- TASK OBJECTIVE
Search the listing below for the word "which" and copy each line that holds it.

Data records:
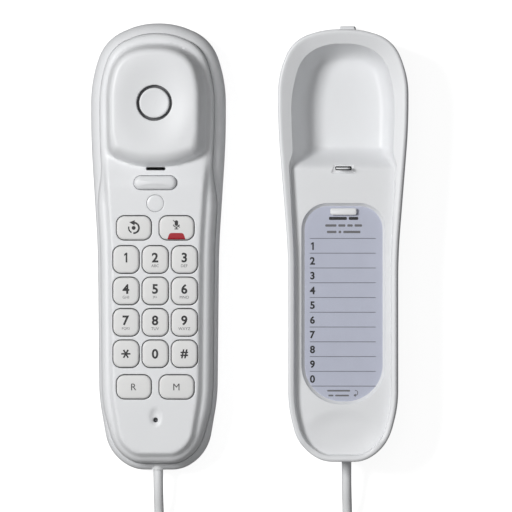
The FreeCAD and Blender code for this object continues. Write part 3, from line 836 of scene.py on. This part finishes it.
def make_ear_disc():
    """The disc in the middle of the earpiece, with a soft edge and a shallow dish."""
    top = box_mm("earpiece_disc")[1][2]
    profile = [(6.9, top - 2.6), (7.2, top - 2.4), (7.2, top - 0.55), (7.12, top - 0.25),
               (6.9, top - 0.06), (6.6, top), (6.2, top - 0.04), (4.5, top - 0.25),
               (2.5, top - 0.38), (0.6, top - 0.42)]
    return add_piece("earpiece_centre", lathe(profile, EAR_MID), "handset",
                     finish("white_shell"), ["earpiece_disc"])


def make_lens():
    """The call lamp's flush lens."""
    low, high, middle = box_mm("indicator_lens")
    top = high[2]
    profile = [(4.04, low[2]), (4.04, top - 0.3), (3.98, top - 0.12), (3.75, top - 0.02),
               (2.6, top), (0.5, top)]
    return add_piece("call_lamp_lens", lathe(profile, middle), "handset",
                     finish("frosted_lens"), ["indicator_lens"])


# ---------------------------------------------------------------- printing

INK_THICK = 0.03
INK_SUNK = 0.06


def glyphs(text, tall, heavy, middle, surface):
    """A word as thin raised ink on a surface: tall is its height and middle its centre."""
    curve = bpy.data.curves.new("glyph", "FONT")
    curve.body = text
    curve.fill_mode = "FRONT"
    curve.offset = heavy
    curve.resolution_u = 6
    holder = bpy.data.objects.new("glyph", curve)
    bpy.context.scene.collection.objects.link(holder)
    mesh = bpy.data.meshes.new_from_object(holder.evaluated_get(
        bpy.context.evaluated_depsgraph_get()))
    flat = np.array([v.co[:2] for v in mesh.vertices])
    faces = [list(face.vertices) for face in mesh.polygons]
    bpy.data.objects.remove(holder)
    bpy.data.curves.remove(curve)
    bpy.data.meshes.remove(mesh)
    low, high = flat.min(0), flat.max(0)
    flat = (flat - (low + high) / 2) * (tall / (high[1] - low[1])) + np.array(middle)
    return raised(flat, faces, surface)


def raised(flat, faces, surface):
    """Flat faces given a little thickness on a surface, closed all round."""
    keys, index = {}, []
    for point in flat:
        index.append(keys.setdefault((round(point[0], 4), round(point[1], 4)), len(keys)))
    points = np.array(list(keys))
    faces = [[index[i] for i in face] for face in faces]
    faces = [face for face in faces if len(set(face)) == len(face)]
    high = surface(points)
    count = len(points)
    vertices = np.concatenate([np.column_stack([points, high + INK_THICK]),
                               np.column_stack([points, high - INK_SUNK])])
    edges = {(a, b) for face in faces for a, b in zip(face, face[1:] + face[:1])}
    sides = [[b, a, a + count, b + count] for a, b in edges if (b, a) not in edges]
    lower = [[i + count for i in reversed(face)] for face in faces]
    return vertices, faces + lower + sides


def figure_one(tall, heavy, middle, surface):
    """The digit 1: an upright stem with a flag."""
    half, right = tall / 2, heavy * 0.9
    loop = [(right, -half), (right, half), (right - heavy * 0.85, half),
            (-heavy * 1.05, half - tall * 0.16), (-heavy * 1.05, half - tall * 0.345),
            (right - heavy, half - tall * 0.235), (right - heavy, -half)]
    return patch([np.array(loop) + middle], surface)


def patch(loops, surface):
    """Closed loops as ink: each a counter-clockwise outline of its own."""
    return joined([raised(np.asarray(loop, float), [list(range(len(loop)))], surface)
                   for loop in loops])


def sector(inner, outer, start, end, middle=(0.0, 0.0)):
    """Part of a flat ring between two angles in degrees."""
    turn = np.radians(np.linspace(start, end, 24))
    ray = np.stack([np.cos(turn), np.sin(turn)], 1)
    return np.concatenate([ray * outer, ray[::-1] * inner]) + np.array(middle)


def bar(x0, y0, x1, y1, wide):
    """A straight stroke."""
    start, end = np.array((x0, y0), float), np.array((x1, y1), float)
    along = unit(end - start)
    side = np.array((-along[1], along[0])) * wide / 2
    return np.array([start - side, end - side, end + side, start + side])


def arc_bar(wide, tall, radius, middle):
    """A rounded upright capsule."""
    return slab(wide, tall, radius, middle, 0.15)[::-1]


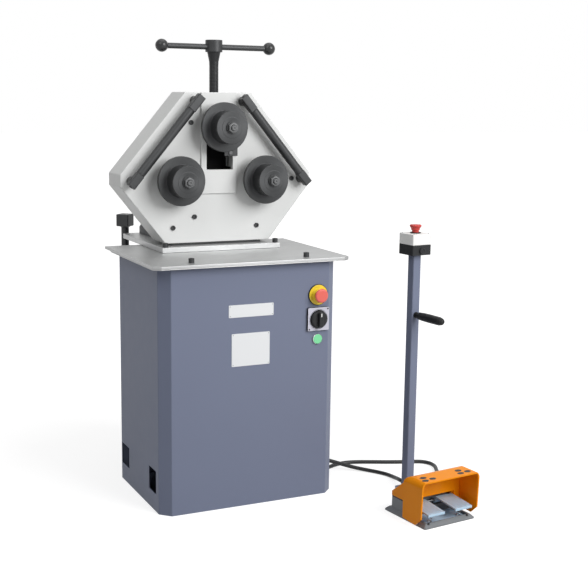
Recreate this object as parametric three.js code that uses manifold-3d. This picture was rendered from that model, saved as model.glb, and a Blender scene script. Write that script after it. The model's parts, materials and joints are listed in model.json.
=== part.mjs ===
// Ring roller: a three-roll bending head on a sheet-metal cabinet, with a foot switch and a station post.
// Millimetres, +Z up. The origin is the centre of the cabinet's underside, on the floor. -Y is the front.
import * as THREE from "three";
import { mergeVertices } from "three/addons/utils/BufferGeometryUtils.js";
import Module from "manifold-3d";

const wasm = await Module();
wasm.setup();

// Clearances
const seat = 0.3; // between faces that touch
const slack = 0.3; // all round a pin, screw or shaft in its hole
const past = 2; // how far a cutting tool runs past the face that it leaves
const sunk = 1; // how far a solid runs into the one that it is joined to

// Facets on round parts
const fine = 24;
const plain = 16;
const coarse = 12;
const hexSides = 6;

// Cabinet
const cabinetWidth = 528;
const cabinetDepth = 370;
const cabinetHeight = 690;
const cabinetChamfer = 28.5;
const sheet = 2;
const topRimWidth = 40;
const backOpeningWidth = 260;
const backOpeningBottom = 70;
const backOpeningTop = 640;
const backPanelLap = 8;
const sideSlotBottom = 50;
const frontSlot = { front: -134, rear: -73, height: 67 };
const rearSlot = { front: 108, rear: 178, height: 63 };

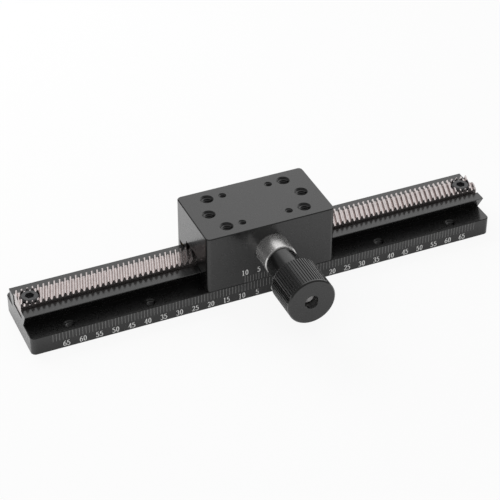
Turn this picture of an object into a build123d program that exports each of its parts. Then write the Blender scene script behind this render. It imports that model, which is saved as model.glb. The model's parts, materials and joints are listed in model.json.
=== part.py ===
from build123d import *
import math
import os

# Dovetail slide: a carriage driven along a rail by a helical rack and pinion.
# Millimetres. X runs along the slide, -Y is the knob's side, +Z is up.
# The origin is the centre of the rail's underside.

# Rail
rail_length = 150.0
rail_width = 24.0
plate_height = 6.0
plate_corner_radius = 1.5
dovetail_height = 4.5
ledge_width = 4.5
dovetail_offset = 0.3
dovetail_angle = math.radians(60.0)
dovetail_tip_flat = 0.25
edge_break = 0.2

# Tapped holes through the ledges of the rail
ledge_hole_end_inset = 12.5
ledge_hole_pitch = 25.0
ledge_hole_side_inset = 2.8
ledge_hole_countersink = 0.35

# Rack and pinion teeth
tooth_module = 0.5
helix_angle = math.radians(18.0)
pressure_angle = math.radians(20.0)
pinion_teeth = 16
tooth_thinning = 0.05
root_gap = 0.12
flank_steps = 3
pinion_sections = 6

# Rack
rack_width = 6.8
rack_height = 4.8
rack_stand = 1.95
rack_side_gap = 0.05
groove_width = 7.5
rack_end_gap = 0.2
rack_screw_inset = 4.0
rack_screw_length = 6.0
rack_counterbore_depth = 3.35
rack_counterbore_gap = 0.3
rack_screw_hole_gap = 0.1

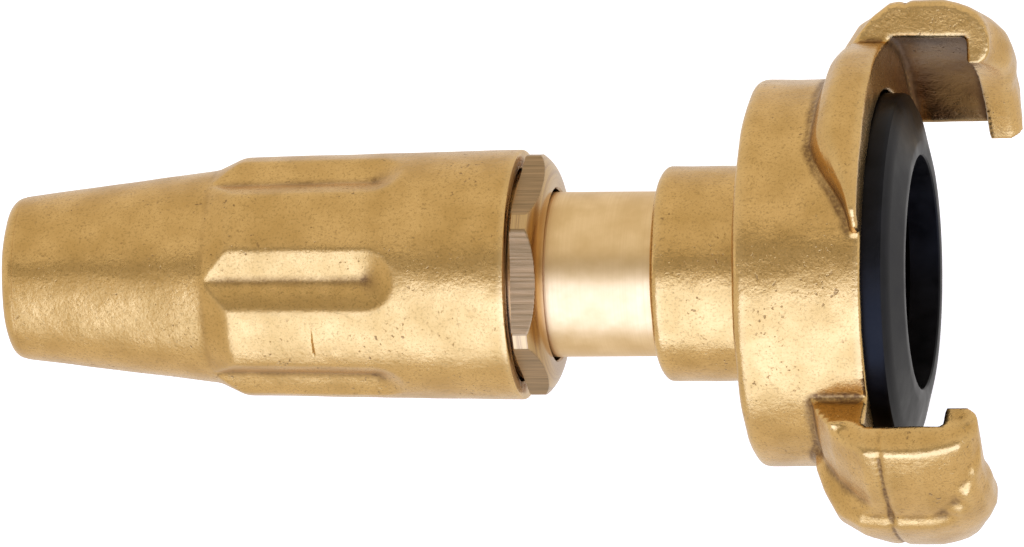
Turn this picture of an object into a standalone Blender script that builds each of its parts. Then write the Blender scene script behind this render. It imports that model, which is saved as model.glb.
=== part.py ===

- RESULT OF THE TASK
Turn this picture of an object into a build123d program that exports each of its parts. Then write the Blender scene script behind this render. It imports that model, which is saved as model.glb. The model's parts, materials and joints are listed in model.json.
Turn this picture of an object into a standalone Blender script that builds each of its parts. Then write the Blender scene script behind this render. It imports that model, which is saved as model.glb.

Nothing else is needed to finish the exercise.